WHAT YOU ARE ASKED TO DO -
Reproduce exactly the lines below, from the first through the one containing "boards, rails, screws", and nothing more.
━━━━━━━━
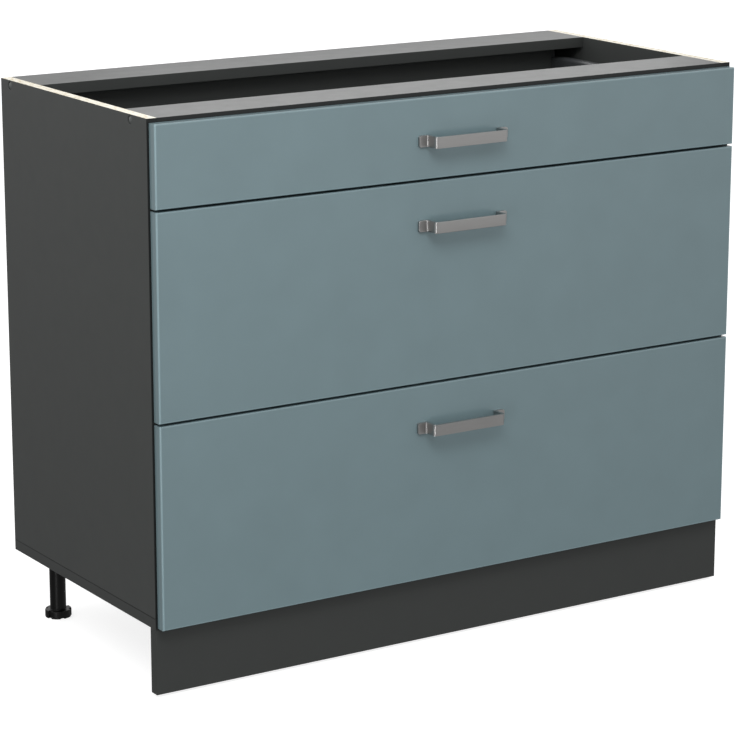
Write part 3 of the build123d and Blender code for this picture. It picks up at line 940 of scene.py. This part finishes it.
@dataclass
class DrawerFittings(Assembly):
    """Front, handle, boards, rails, screws and ball rows of one drawer."""

    name: str = "top"
    front_edge_mm: float = 1.2
    front_segments: int = 3
    handle_edge_mm: float = 0.6
    board_edge_mm: float = 0.4
    rail_edge_mm: float = 0.8
    handle_screw: CrossScrew = CrossScrew(radius_mm=4.2, height_mm=2.6)
    handle_hole_spacing_mm: float = 128.0
    runner_screw: CrossScrew = CrossScrew(radius_mm=3.2, height_mm=1.6)
    runner_screw_ends_mm: float = 35.0
    runner_wall_mm: float = 1.5
    cabinet_screw: CrossScrew = CrossScrew(radius_mm=3.6, height_mm=1.0)
    cabinet_screw_ends_mm: float = 28.0
    bracket_screw: CrossScrew = CrossScrew(radius_mm=3.4, height_mm=1.8)
    bracket_screw_inset_mm: float = 12.0
    bracket_screw_rises_mm: tuple[float, float] = (14.0, 44.0)
    ball: Ball = Ball(radius_mm=2.2)
    ball_pitch_mm: float = 12.5
    # Rows of balls: how far in from the outer member's wall, and how far above and below the runner's middle.
    outer_row_mm: tuple[float, float] = (8.05, 19.1)
    inner_row_mm: tuple[float, float] = (12.85, 13.0)
    cage_end_mm: float = 5.0
    cage_length_mm: float = 176.0

    def node(self, part: str) -> str:
        """Give the full name of one of the drawer's nodes."""
        return f"{self.name}_{part}"

    def handle_screws(self) -> None:
        """Set the two screws that hold the handle, seen inside the drawer."""
        low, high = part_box(self.node("handle"))
        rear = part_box(self.node("front"))[1][1]
        half = self.handle_hole_spacing_mm * MM / 2
        level = (low[2] + high[2]) / 2
        seats = [Seat((x, rear, level), (0, 1, 0)) for x in (-half, half)]
        self.repeat(self.handle_screw, seats, self.node("handle_screw_heads"), "screw_zinc",
                    self.node("drawer"), (self.node("handle_screws"),))

    def web_seats(self, member: str, way: int, ends_mm: float) -> list[Seat]:
        """Find three places for screws on the web of the left and the right runner member.

        Args:
            member: inner or outer.
            way: 1 for screws that face out to the cabinet's side, -1 for screws that face the drawer.
            ends_mm: how far the outermost screws sit from the ends.

        Returns:
            The seats.
        """
        seats = []
        for side, sign in SIDES:
            low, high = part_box(self.node(f"runner_{member}_{side}"))
            facing = way * sign
            x = (low[0] if facing > 0 else high[0]) + facing * self.runner_wall_mm * MM
            level = (low[2] + high[2]) / 2
            seats += [Seat((x, y, level), (facing, 0, 0)) for y in three_along(low[1], high[1], ends_mm)]
        return seats

    def runner_screws(self) -> None:
        """Set three screws in each inner member, into the drawer's side."""
        self.repeat(self.runner_screw, self.web_seats("inner", 1, self.runner_screw_ends_mm),
                    self.node("runner_screws"), "screw_zinc", self.node("drawer"))

    def cabinet_screws(self) -> None:
        """Set three flat screws in each outer member, into the cabinet's side."""
        self.repeat(self.cabinet_screw, self.web_seats("outer", -1, self.cabinet_screw_ends_mm),
                    self.node("cabinet_screws"), "screw_zinc", "carcass")

    def ball_rows(self) -> None:
        """Fill the ball cages of both middle members."""
        end, length = self.cage_end_mm * MM, self.cage_length_mm * MM
        count = int(self.cage_length_mm // self.ball_pitch_mm)
        for side, sign in SIDES:
            wall = abs(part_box(self.node(f"runner_outer_{side}"))[1 if sign > 0 else 0][0])
            low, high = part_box(self.node(f"runner_middle_{side}"))
            level = (low[2] + high[2]) / 2
            rows = ((self.outer_row_mm, high[1] - end - length), (self.inner_row_mm, low[1] + end))
            seats = []
            for (inset, rise), start in rows:
                for number in range(count):
                    y = start + (number + 0.5) * length / count
                    seats += [Seat((sign * (wall - inset * MM), y, level + up * rise * MM), (0, 0, 1))
                              for up in (-1, 1)]
            self.repeat(self.ball, seats, self.node(f"runner_balls_{side}"), "screw_zinc",
                        self.node("middle_runners"))

    def bracket_screws(self) -> None:
        """Set two screws in each rear bracket, into the back board."""
        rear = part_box(self.node("brackets"))[1][1]
        low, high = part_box(self.node("back"))
        x = high[0] - self.bracket_screw_inset_mm * MM
        seats = [
            Seat((side * x, rear, low[2] + rise * MM), (0, 1, 0))
            for side in (-1, 1)
            for rise in self.bracket_screw_rises_mm
        ]
        self.repeat(self.bracket_screw, seats, self.node("bracket_screws"), "screw_zinc", self.node("drawer"))

    def build(self) -> None:
        """Build the drawer's pieces."""
        self.ease(self.node("front"), self.front_edge_mm, self.front_segments)
        self.ease(self.node("handle"), self.handle_edge_mm)
        for part in ("base", "back"):
            self.ease(self.node(part), self.board_edge_mm)
        if self.node("gallery_rails") in SLOT_OF:
            self.ease(self.node("gallery_rails"), self.rail_edge_mm)
        self.handle_screws()
        self.runner_screws()
        self.cabinet_screws()
        self.ball_rows()
        self.bracket_screws()


@dataclass(frozen=True)
class SoftBox:
    """A rectangular studio light that the camera doesn't see, in metres and watts."""

    name: str
    place: Triple
    target: Triple
    width: float
    height: float
    power: float

    def hang(self) -> None:
        """Hang the light so that it faces its target."""
        lamp = bpy.data.lights.new(self.name, "AREA")
        lamp.shape = "RECTANGLE"
        lamp.size, lamp.size_y = self.width, self.height
        lamp.energy = self.power
        box = bpy.data.objects.new(self.name, lamp)
        box.location = self.place
        box.rotation_euler = (Vector(self.target) - Vector(self.place)).to_track_quat("-Z", "Y").to_euler()
        box.visible_camera = False
        bpy.context.scene.collection.objects.link(box)


@dataclass
class Studio:
    """Pale floor, soft boxes, surroundings above a grey ground, a white backdrop and the camera."""

    # Metres, radians and millimetres of focal length.
    camera_place: Triple = (-2.3294, -3.6159, 1.4421)
    camera_yaw: float = 0.5683
    camera_pitch: float = 0.2448
    lens: float = 142.9
    sensor: float = 36.0
    floor_side: float = 40.0
    floor_cuts: int = 3
    # The floor lies this far under the feet, so that no face of theirs lies in it.
    floor_drop_mm: float = 0.5
    floor_colour: str = "#BCBCBC"
    floor_roughness: float = 0.9
    floor_specular: float = 0.1
    floor_glow: float = 0.8
    # How strongly each part of the surroundings shines.
    sky: float = 1.0
    ground: float = 0.25
    left_wall: float = 0.55
    rear_wall: float = 0.87
    # The upward part of a direction where the ground ends and where the sky begins.
    horizon: tuple[float, float] = (-0.3, -0.03)
    soft_boxes: tuple[SoftBox, ...] = (
        # Large and high in front: the fronts' main light.
        SoftBox("key_box", (-0.9, -1.5, 2.1), (0.0, 0.0, 0.6), width=1.4, height=0.8, power=21.0),
        # High on the left: the side panel.
        SoftBox("side_box", (-2.0, 0.1, 2.1), (-0.5, 0.0, 0.6), width=1.0, height=0.8, power=8.0),
        # Low and narrow in front on the left: the bends that face it, such as the fronts' left edges.
        SoftBox("bend_box", (-2.5, -1.75, 0.0), (0.0, -0.2, 0.3), width=0.3, height=1.8, power=13.0),
        # Small, close above and behind the cabinet: the tops of its rails.
        SoftBox("rail_box", (0.47, 0.6, 1.12), (0.47, -0.2, 0.8), width=1.2, height=0.2, power=0.95),
    )

    def floor(self) -> None:
        """Lay the floor: a pale sheet that glows a little like a product table, and is clear from below."""
        start_clean()
        bpy.ops.mesh.primitive_plane_add(size=self.floor_side, location=(0, 0, -self.floor_drop_mm * MM))
        sheet = bpy.context.object
        sheet.name = "studio_floor"
        bpy.ops.object.transform_apply(location=True)
        bpy.ops.object.mode_set(mode="EDIT")
        bpy.ops.mesh.subdivide(number_cuts=self.floor_cuts)
        bpy.ops.object.mode_set(mode="OBJECT")
        pale = bpy.data.materials.new("matt_white_acrylic_table")
        pale.use_nodes = True
        tree = pale.node_tree
        shader = tree.nodes["Principled BSDF"]
        for socket, value in {"Base Color": linear(self.floor_colour), "Roughness": self.floor_roughness,
                              "Specular IOR Level": self.floor_specular, "Emission Color": WHITE,
                              "Emission Strength": self.floor_glow}.items():
            shader.inputs[socket].default_value = value
        below = add_node(tree, "ShaderNodeNewGeometry").outputs["Backfacing"]
        clear = add_node(tree, "ShaderNodeBsdfTransparent").outputs["BSDF"]
        both = add_node(tree, "ShaderNodeMixShader", links={0: below, 1: shader.outputs["BSDF"], 2: clear})
        tree.links.new(both.outputs["Shader"], tree.nodes["Material Output"].inputs["Surface"])
        sheet.data.materials.append(pale)
        # The object takes no light from the sheet and mirrors none of it, and the sheet blocks no light.
        sheet.visible_diffuse = False
        sheet.visible_glossy = False
        sheet.visible_shadow = False

    def surroundings(self) -> None:
        """Surround the object by a sky, greyer to the left and the rear, above a grey ground.

        The camera sees a white backdrop in their place.
        """
        world = bpy.data.worlds.new("white_surroundings")
        bpy.context.scene.world = world
        world.use_nodes = True
        tree = world.node_tree
        background = tree.nodes["Background"].inputs
        way = add_node(tree, "ShaderNodeTexCoord").outputs["Generated"]
        axes = add_node(tree, "ShaderNodeSeparateXYZ", links={"Vector": way})
        height = add_node(tree, "ShaderNodeMapRange",
                          {"From Min": self.horizon[0], "From Max": self.horizon[1], "To Min": self.ground,
                           "To Max": self.sky}, {"Value": axes.outputs["Z"]})
        side = add_node(tree, "ShaderNodeMapRange",
                        {"From Min": -1.0, "From Max": 0.0, "To Min": self.left_wall, "To Max": 1.0},
                        {"Value": axes.outputs["X"]})
        rear = add_node(tree, "ShaderNodeMapRange",
                        {"To Min": 1.0, "To Max": self.rear_wall}, {"Value": axes.outputs["Y"]})
        walls = add_node(tree, "ShaderNodeMath", {"operation": "MULTIPLY"},
                         {0: side.outputs["Result"], 1: rear.outputs["Result"]})
        strength = add_node(tree, "ShaderNodeMath", {"operation": "MULTIPLY"},
                            {0: height.outputs["Result"], 1: walls.outputs["Value"]})
        # Mixing numbers, the node takes them at its sockets 2 and 3 and gives the result at 0.
        seen = add_node(tree, "ShaderNodeLightPath").outputs["Is Camera Ray"]
        shown = add_node(tree, "ShaderNodeMix", {"data_type": "FLOAT", 3: self.sky},
                         {SHARE: seen, 2: strength.outputs["Value"]})
        tree.links.new(shown.outputs[0], background["Strength"])
        background["Color"].default_value = WHITE

    def camera(self) -> None:
        """Set up the camera at the viewing angle."""
        eye = bpy.data.cameras.new("studio_camera")
        eye.lens = self.lens
        eye.sensor_width = self.sensor
        seat = bpy.data.objects.new("studio_camera", eye)
        seat.location = self.camera_place
        seat.rotation_euler = (math.pi / 2 - self.camera_pitch, 0.0, -self.camera_yaw)
        bpy.context.scene.collection.objects.link(seat)
        bpy.context.scene.camera = seat

    def build(self) -> None:
        """Set up the whole studio."""
        bpy.context.scene.view_settings.view_transform = "Standard"
        self.floor()
        self.surroundings()
        for soft_box in self.soft_boxes:
            soft_box.hang()
        self.camera()


def main() -> None:
    """Build the scene in order."""
    logging.basicConfig(level=logging.INFO, format="%(message)s")
    finishes = Finishes()
    finishes.dress_nodes()
    Carcass(finishes).build()
    Feet(finishes).build()
    for name in ("top", "middle", "bottom"):
        DrawerFittings(finishes, name=name).build()
    Studio().build()


if __name__ == "__main__":
    main()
━━━━━━━━
TASK RESPONSE -
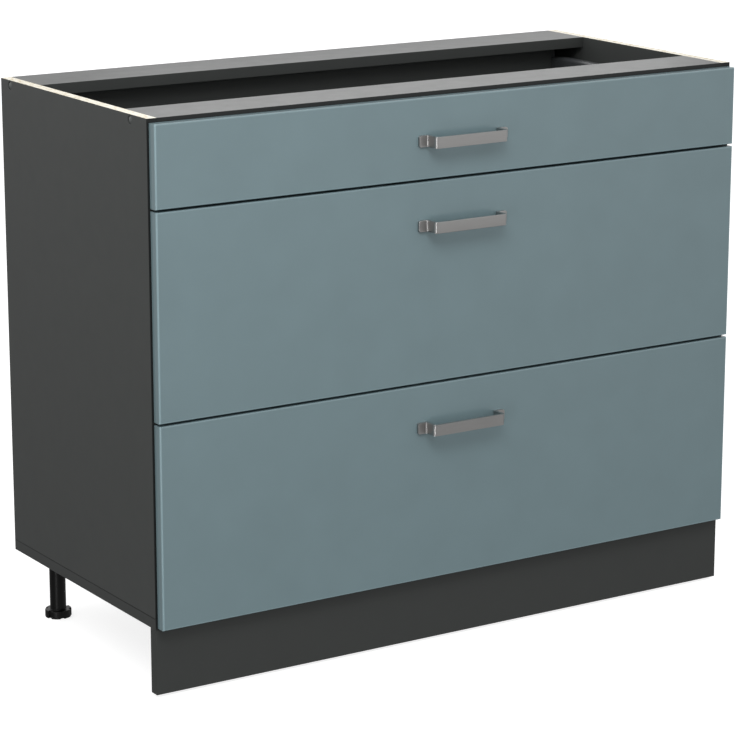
Write part 3 of the build123d and Blender code for this picture. It picks up at line 940 of scene.py. This part finishes it.
@dataclass
class DrawerFittings(Assembly):
    """Front, handle, boards, rails, screws and ball rows of one drawer."""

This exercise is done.